Who’s Getting It Right?
You don’t need to look far to see which organisations treat digital performance as part of their core strategy. Formula 1’s surge in global popularity shows how a well produced series can change an entire sport’s commercial profile. The teams that understood this early built platforms that now run year round, feeding audiences who discovered the sport through streaming rather than live broadcasts.
Closer to home, the A League has pushed harder into real time content and improved user pathways, giving fans faster access to match coverage and club updates. Several AFL programs have taken a similar path with data heavy fan portals that personalise information and keep supporters inside team owned environments for longer stretches of the week.
These operators stand out because they treat digital output with the same seriousness as recruitment or coaching. Their online teams work alongside football departments instead of operating as side projects. The result is a consistent presence that shapes how supporters experience the club well before they sit down to watch a game.
The Future of Digital Competition
You can already see the next phase forming. Personalisation driven by AI is moving from experimental to expected, and fans will soon receive tailored match previews, highlight packs, and store recommendations without having to search for them.
Supporter tokens and other digital assets are shifting from novelty items to genuine engagement tools that influence how fans interact with clubs throughout the week. AR layers at venues and in-home viewing setups are set to change how people follow live sport, blending the real and digital environments in ways that feel practical rather than gimmicky.
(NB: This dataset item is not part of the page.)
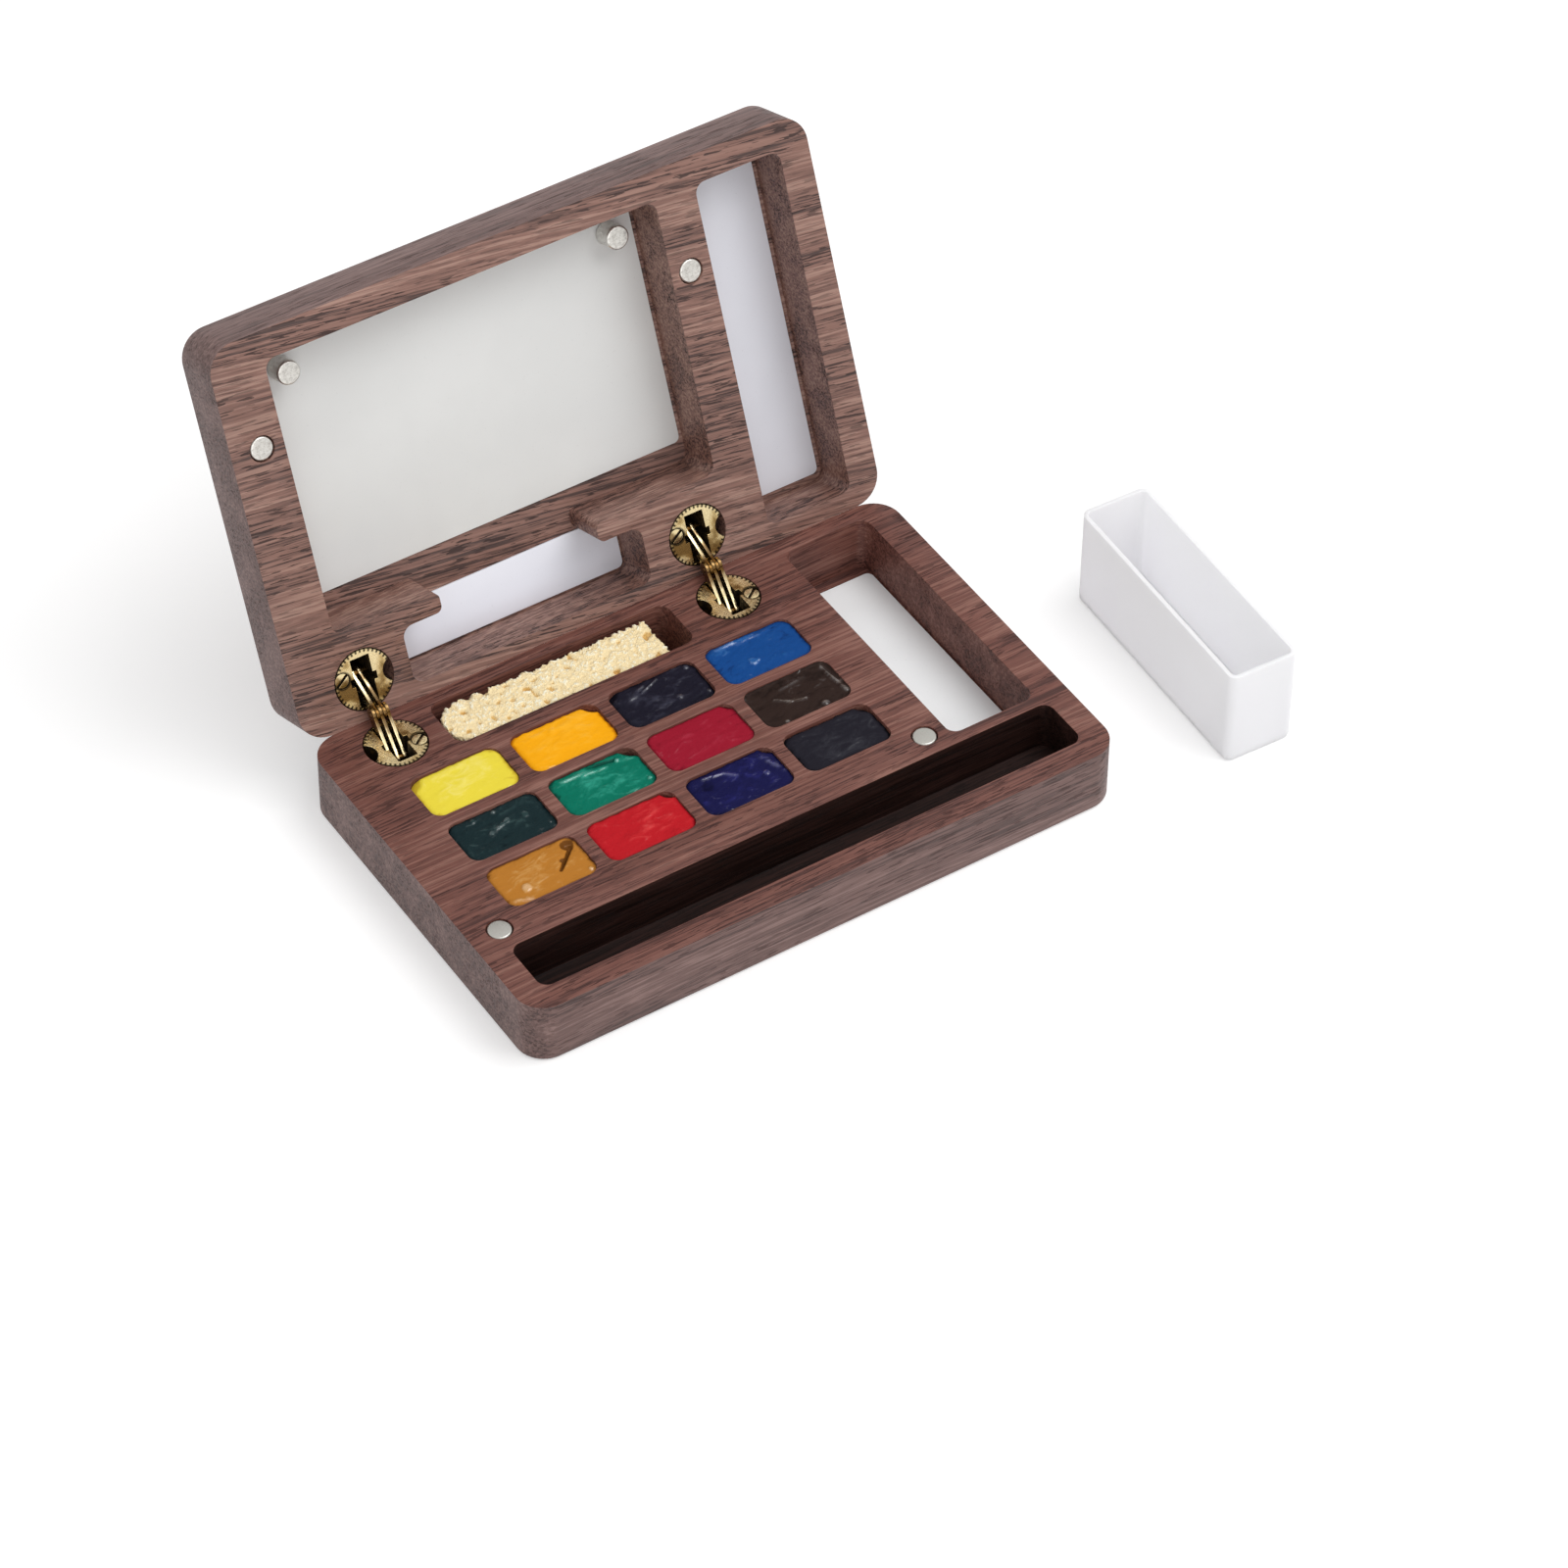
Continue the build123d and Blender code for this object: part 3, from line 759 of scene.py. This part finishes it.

The organisations preparing for this future are building systems that can adapt quickly instead of relying on one big idea. The contest for influence and attention will keep accelerating, and the clubs that stay ahead will treat digital growth as part of their competitive identity. The scoreboard will always matter, but the real indicator of long term strength is already found in the way teams hold attention, interpret data, and convert that momentum into lasting connections.